- **TASK BRIEF**
Only the lines between the line with "shell_form = make_shell()" and the line with "import math", together with those two lines themselves, are to be copied exactly.

- **RECORDED DATA**
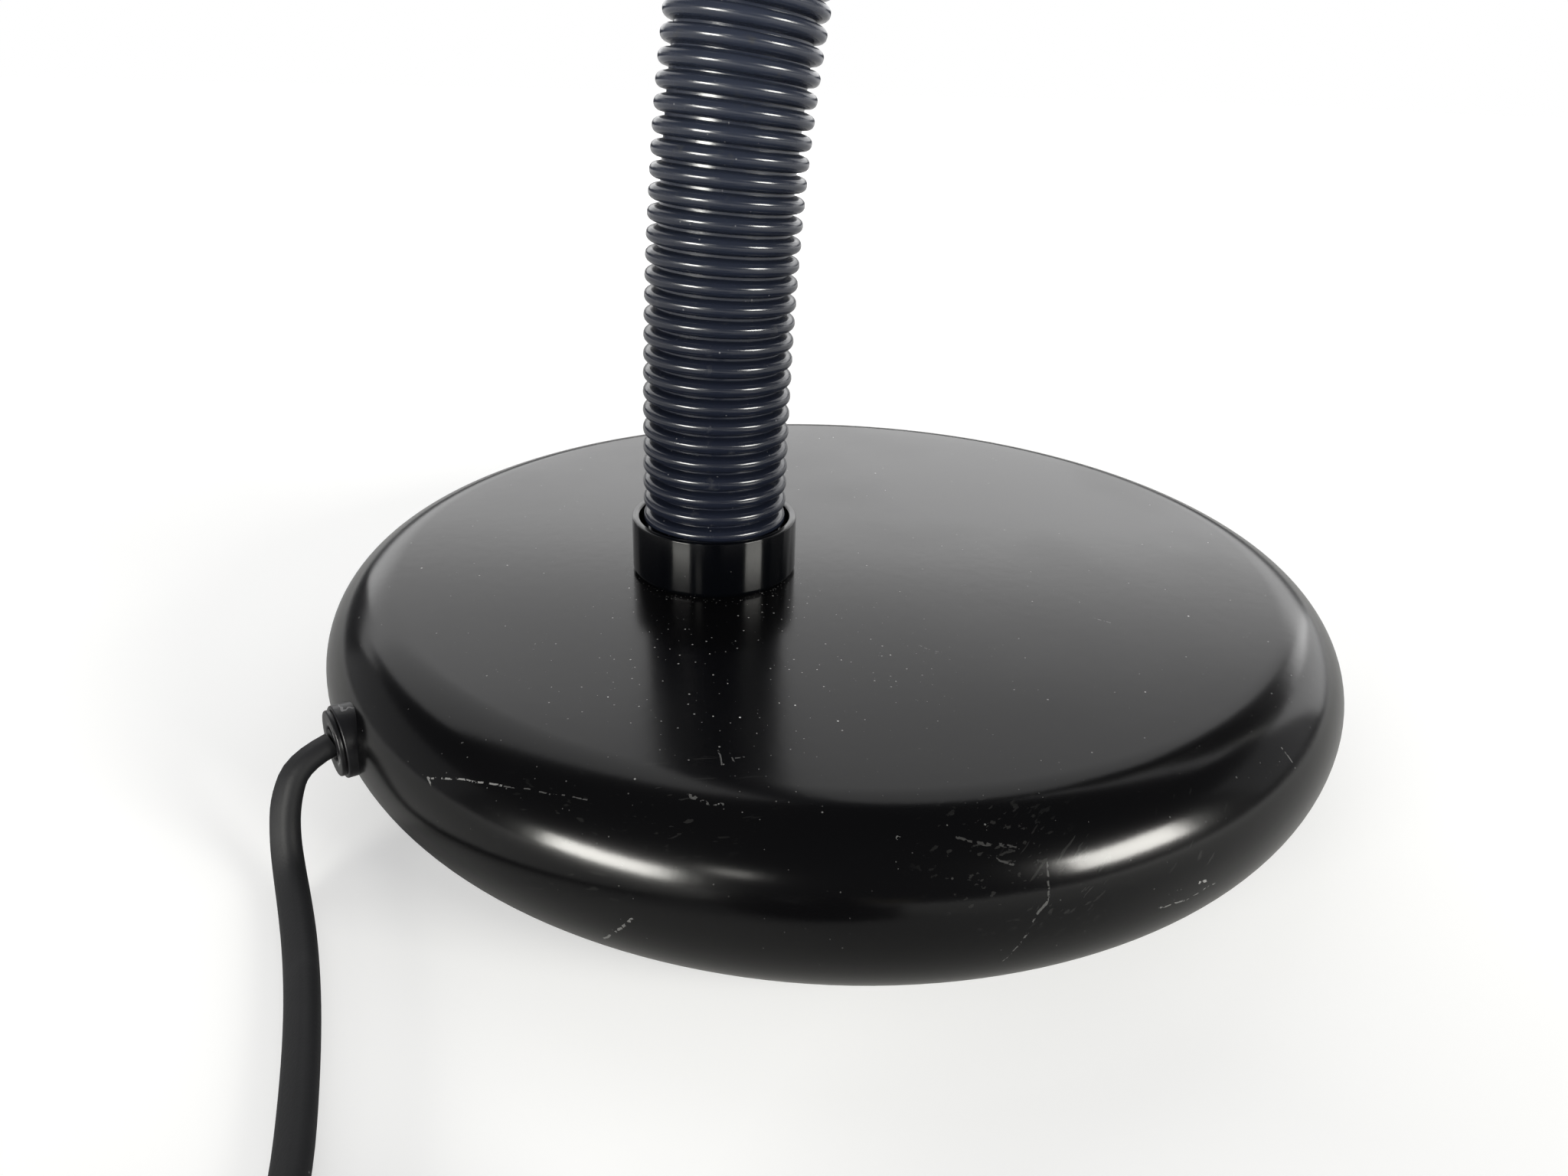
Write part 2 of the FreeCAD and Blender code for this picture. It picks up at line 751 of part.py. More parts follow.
def make_plug():
    """A moulded two-blade plug, lying on the coil."""
    start = at("coil_x", "coil_y", COIL_TOP) * at("-plug_setback", "-plug_width", 0)
    wide, tail = "plug_width / 2", "plug_tail / 2"
    keep("plug_body", slab("plug_moulding", [
        ("0", f"-{tail}"),
        ("plug_length / 2", f"-{wide}"),
        ("plug_length", f"-{wide}"),
        ("plug_length", wide),
        ("plug_length / 2", wide),
        ("0", tail),
    ], "plug_height", (), start))
    blades = [
        block(f"blade_{side}", "blade_length", "blade_thick", "blade_width", start * at(
            "plug_length", f"({sign} * blade_spacing - blade_thick) / 2", "(plug_height - blade_width) / 2"))
        for side, sign in (("left", 1), ("right", -1))
    ]
    keep("plug_blades", grouped("plug_blades", blades))


# The lead inside: through the strain relief, under the weight, up the neck and into the lampholder

def make_end_leads():
    radius, half_gap = value("lead_radius"), value("lead_gap") / 2
    under = value(f"{COVER_TOP} + lead_radius + tip_room")
    entry = relief_place(RELIEF_OUT)
    foot = vec(-value("foot_offset"), 0, 0)
    away = vec(entry.Base.x, entry.Base.y, 0) - foot
    away.normalize()

    def spot(out, height):
        """A point out from the stud towards the strain relief."""
        return foot + away * out + Z * height

    reach = value(f"{WEIGHT} - foot_offset")
    rounded_route("base_lead", [
        entry.Base,
        entry.Base - along(entry) * value("relief_barb_gap + relief_barb_thick + nut_thick"),
        spot(reach + value("lead_drop"), (value("relief_height") + under) / 2),
        spot(reach - value("lead_level"), under),
        spot(value("stud_radius + lead_clear"), under),
        spot(value("hole_gap"), under + value("stud_radius + lead_rise")),
        foot + Z * value("base_height"),
        neck_at(MIDDLES[0] - half_gap).Base,
    ], radius)
    rounded_route("head_lead", [
        neck_at(MIDDLES[-1] + half_gap).Base,
        (HEAD * at(0, 0, "-(collar_floor + flange_thick)")).Base,
        (HEAD * at(0, 0, "holder_floor - tongue_root - fit_gap")).Base,
    ], radius)


# The shade

def shade_path():
    """The shade's outer line: radius, height, its angle from the axis there, and the next edge's arc with
    its sign, +1 where it flares and -1 where it closes in."""
    flare = "shade_neck + flare_radius * (1 - cos(flare_turn))"
    flare_z = "shade_neck_length + flare_radius * sin(flare_turn)"
    dome = f"{flare} + dome_radius * (cos(dome_turn) - cos(flare_turn))"
    dome_z = f"{flare_z} + dome_radius * (sin(flare_turn) - sin(dome_turn))"
    bell = f"{dome} + bell_radius * (cos(bell_turn) - cos(dome_turn))"
    bell_z = f"{dome_z} + bell_radius * (sin(dome_turn) - sin(bell_turn))"
    return [
        ("stud_radius + hole_gap", "0", "90", None, 0),
        ("shade_neck - shade_shoulder", "0", "90", "shade_shoulder", -1),
        ("shade_neck", "shade_shoulder", "0", None, 0),
        ("shade_neck", "shade_neck_length", "0", "flare_radius", 1),
        (flare, flare_z, "flare_turn", "dome_radius", -1),
        (dome, dome_z, "dome_turn", "bell_radius", -1),
        (bell, bell_z, "bell_turn", None, 0),
    ]


def make_shade():
    path = shade_path()
    outer = [(radius, height) for radius, height, *_ in path]
    inner = [
        (f"{radius} - shade_wall * cos({way})", f"{height} + shade_wall * sin({way})")
        for radius, height, way, *_ in path
    ]
    arcs = {}
    for i, (*_, bend, sign) in enumerate(path):
        if bend:
            arcs[i] = f"{-sign} * {bend}"
            arcs[2 * len(path) - 2 - i] = f"{sign} * ({bend} + {sign} * shade_wall)"
    bell = lathe("shade_spun", outer + inner[::-1], arcs, HEAD)
    rim = doc.addObject("Part::Torus", "shade_rim")
    rim.setExpression("Radius1", bound(f"{path[-1][0]} - shade_wall / 2"))
    rim.setExpression("Radius2", bound("rim_radius"))
    rim.Placement = HEAD * at(0, 0, path[-1][1])
    step = 360 / count("vent_count")
    vents = [
        block(f"vent_{i + 1}", "shade_neck", "vent_width", "vent_length",
              HEAD * turned(Z, step * (i + 0.5)) * at("holder_radius", "-vent_width / 2", "vent_start"))
        for i in range(count("vent_count"))
    ]
    switch_hole = rod("shade_switch_hole", "bush_radius + fit_gap", "shade_neck", switch_place("holder_radius"))
    blank = joined("shade_blank", [bell, rim])
    keep("shade", cut("shade", blank, [joined("shade_vents", vents), switch_hole]))


# The lampholder, which screws onto the upper stud, and the rotary switch on its side

HOLDER_BORE = "(stud_radius + thread_gap)"
TONGUE_TOP = "(holder_floor + tongue_height)"


def make_holder():
    blank = lathe("holder_turned", [
        (HOLDER_BORE, "holder_seat"),
        ("holder_hub", "holder_seat"),
        ("holder_hub", "holder_base"),
        ("holder_radius", "holder_base"),
        ("holder_radius", "holder_length"),
        ("holder_bore", "holder_length"),
        ("holder_bore", "holder_floor"),
        (HOLDER_BORE, "holder_floor"),
    ], None, HEAD)
    pocket = rod("holder_switch_pocket", "switch_radius + fit_gap", "holder_radius",
                 switch_place(f"{SWITCH_LOW} - fit_gap"))
    keep("lampholder_body", cut("lampholder_body", blank, [pocket]))
    low, inner = "holder_floor + thread_gap", "screwshell_radius - screwshell_wall"
    keep("lampholder_shell", lathe("screwshell_turned", [
        ("screwshell_radius - screwshell_floor", low),
        ("screwshell_radius", low),
        ("screwshell_radius", "holder_floor + screwshell_length"),
        (inner, "holder_floor + screwshell_length"),
        (inner, f"{low} + screwshell_wall"),
        ("screwshell_radius - screwshell_floor", f"{low} + screwshell_wall"),
    ], None, HEAD))
    keep("lampholder_contact", lathe("contact_turned", [
        ("0", "holder_floor - tongue_root"),
        ("stud_radius", "holder_floor - tongue_root"),
        ("stud_radius", "holder_floor"),
        ("tongue_radius + tongue_foot", "holder_floor"),
        ("tongue_radius", f"({TONGUE_TOP} + holder_floor) / 2"),
        ("tongue_radius", TONGUE_TOP),
        ("0", TONGUE_TOP),
    ], None, HEAD))


SWITCH_LOW = "(stud_radius + switch_inset)"


def switch_place(out=0):
    """On the switch's axis, out from the head's, whose Z points up out of the shade's neck."""
    return HEAD * at(f"-({out})", 0, "switch_at") * turned(Y, -90)


def make_switch():
    bore, back = "shaft_radius + shaft_gap", f"{SWITCH_LOW} + switch_back"
    keep("switch_body", lathe("switch_turned", [
        ("0", SWITCH_LOW),
        ("switch_radius", SWITCH_LOW),
        ("switch_radius", "holder_radius"),
        ("bush_radius", "holder_radius"),
        ("bush_radius", "bush_reach"),
        (bore, "bush_reach"),
        (bore, back),
        ("0", back),
    ], None, switch_place()))
    nut_low = "shade_neck + fit_gap"
    keep("switch_nut", ring("switch_ring_nut", "bush_radius + thread_gap", "ring_nut_radius", nut_low,
                            f"{nut_low} + ring_nut_thick", switch_place()))
    keep("switch_shaft", ring("switch_spindle", "0", "shaft_radius", f"{back} + joint_gap", "shaft_reach",
                              switch_place()))
    low, grip = "bush_reach + knob_gap", "shaft_radius + thread_gap / 2"
    top = f"{low} + knob_length"
    knob = lathe("knob_moulded", [
        (grip, low),
        ("knob_radius", low),
        ("knob_radius", f"{top} - knob_edge"),
        ("knob_radius - knob_edge", top),
        ("0", top),
        ("0", "shaft_reach"),
        (grip, "shaft_reach"),
    ], None, switch_place())
    step = 360 / count("knob_flutes")
    flutes = [
        rod(f"knob_flute_{i + 1}", "knob_flute", "knob_length", switch_place() * turned(Z, step * i)
            * at("knob_radius + knob_flute / 3", 0, f"{low} + knob_flute_start"))
        for i in range(count("knob_flutes"))
    ]
    keep("switch_knob", cut("switch_knob", knob, [joined("knob_flutes_tool", flutes)]))


# The bulb, screwed home: its tip stands on the lampholder's tongue

CAP_LOW = f"({TONGUE_TOP} + tip_height)"
GLASS_LOW = f"({CAP_LOW} + 2 * cap_wall + joint_gap)"


def glass_line(inset):
    """Half of the glass from its open neck to its round end: radius, height."""
    centre = f"({TONGUE_TOP} + bulb_length - glass_radius)"
    ball_radius = f"(glass_radius - {inset})"
    return [
        (f"glass_neck - {inset}", GLASS_LOW),
        (f"glass_neck - {inset}", f"{GLASS_LOW} + glass_neck_length"),
        (f"{ball_radius} * cos(glass_throat)", f"{centre} - {ball_radius} * sin(glass_throat)"),
        ("0", f"{centre} + {ball_radius}"),
    ]


def make_bulb():
    keep("bulb_contact", lathe("bulb_tip", [
        ("0", TONGUE_TOP),
        ("tip_radius", TONGUE_TOP),
        ("cap_radius - cap_wall", CAP_LOW),
        ("cap_radius - cap_wall", f"{CAP_LOW} + cap_wall"),
        ("0", f"{CAP_LOW} + cap_wall"),
    ], None, HEAD))
    keep("bulb_cap", ring("bulb_cap_ring", "cap_radius - cap_wall", "cap_radius", f"{CAP_LOW} + cap_wall",
                          f"{CAP_LOW} + cap_length", HEAD))
    keep("bulb_glass", lathe("bulb_blown", glass_line("0") + glass_line("glass_wall")[::-1], {
        2: "glass_radius",
        4: "-(glass_radius - glass_wall)",
    }, HEAD))
    low = f"{GLASS_LOW} + fit_gap"
    keep("bulb_stem", lathe("bulb_mount", [
        ("0", low),
        ("glass_neck - glass_wall - joint_gap", low),
        ("stem_radius", f"{low} + stem_foot"),
        ("stem_radius / 2", f"{low} + stem_length"),
        ("0", f"{low} + stem_length"),
    ], None, HEAD))


def check_and_write():
    doc.recompute()
    for thing in doc.Objects:
        if {"Invalid", "Error"} & set(thing.State):
            raise RuntimeError(f"{thing.Name} failed: {thing.State}")
    for node, thing in PARTS.items():
        if thing.Shape.isNull() or not thing.Shape.isValid() or not thing.Shape.Solids:
            raise RuntimeError(f"{node} has no valid shape")
    os.makedirs("parts", exist_ok=True)
    for node, thing in PARTS.items():
        thing.Shape.exportStep(f"parts/{node}.step")
    print(len(PARTS), "sub-parts,", sum(len(thing.Shape.Solids) for thing in PARTS.values()), "solids")


shell_form = make_shell()
make_weight()
make_cover()
make_relief(shell_form)
make_cord()
make_coil()
make_plug()
make_end_leads()
make_neck()
make_ends()
make_shade()
make_holder()
make_switch()
make_bulb()
check_and_write()
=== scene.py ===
# %% [markdown]
# A gooseneck desk lamp: a heavy round foot, a ribbed bendable neck, a bell shade and a mains cord.
# The solid model of every part is already made, and gives the sizes and the places. This lesson dresses
# it: each cell makes one piece or one finish as the eye sees it, in metres, in the solid model's own place.

# %% Load the solid model
import math

import bmesh
import bpy
from mathutils import Matrix, Vector


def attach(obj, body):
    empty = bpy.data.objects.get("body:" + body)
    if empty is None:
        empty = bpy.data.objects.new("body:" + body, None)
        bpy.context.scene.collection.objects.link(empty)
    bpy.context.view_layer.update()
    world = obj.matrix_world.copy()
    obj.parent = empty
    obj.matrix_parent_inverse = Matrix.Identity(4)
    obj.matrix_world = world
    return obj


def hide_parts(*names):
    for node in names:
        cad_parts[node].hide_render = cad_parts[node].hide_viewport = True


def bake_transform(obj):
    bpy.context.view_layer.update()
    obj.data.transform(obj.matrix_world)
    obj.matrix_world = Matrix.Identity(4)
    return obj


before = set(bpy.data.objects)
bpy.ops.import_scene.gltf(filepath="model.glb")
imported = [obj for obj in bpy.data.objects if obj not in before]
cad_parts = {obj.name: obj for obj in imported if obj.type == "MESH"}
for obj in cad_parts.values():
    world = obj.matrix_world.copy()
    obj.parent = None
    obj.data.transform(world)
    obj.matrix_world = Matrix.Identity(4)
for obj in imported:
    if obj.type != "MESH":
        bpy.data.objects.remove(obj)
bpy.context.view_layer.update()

# %% [markdown]
# The camera stands where the photographer stood. Its place and its three directions were found from the
# ellipses of the foot and the collar, so it is written down as numbers and not moved by eye. A matrix is
# used in place of three angles, because its columns are simply the camera's right, up and backward ways.

# %% Camera
PHOTO_WIDTH = 2048
FOCAL_PIXELS = 1449.55
SENSOR = 36.0
camera_place = Vector((-0.08766, -0.16487, 0.10679))
camera_right = Vector((0.90844222, -0.41717326, 0.02644247))
camera_up = Vector((0.15382634, 0.39245285, 0.90681763))
camera_forward = Vector((0.38867749, 0.81972388, -0.42069298))

camera_data = bpy.data.cameras.new("photo_camera")
camera_data.sensor_width = SENSOR
camera_data.lens = SENSOR * FOCAL_PIXELS / PHOTO_WIDTH
camera_data.clip_start = 0.01
camera = bpy.data.objects.new("photo_camera", camera_data)
bpy.context.scene.collection.objects.link(camera)
camera.matrix_world = Matrix.Translation(camera_place) @ Matrix(
    (camera_right, camera_up, -camera_forward)).transposed().to_4x4()
bpy.context.scene.camera = camera
print(f"lens {camera_data.lens:.2f} mm")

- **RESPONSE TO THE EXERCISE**
shell_form = make_shell()
make_weight()
make_cover()
make_relief(shell_form)
make_cord()
make_coil()
make_plug()
make_end_leads()
make_neck()
make_ends()
make_shade()
make_holder()
make_switch()
make_bulb()
check_and_write()
=== scene.py ===
# %% [markdown]
# A gooseneck desk lamp: a heavy round foot, a ribbed bendable neck, a bell shade and a mains cord.
# The solid model of every part is already made, and gives the sizes and the places. This lesson dresses
# it: each cell makes one piece or one finish as the eye sees it, in metres, in the solid model's own place.

# %% Load the solid model
import math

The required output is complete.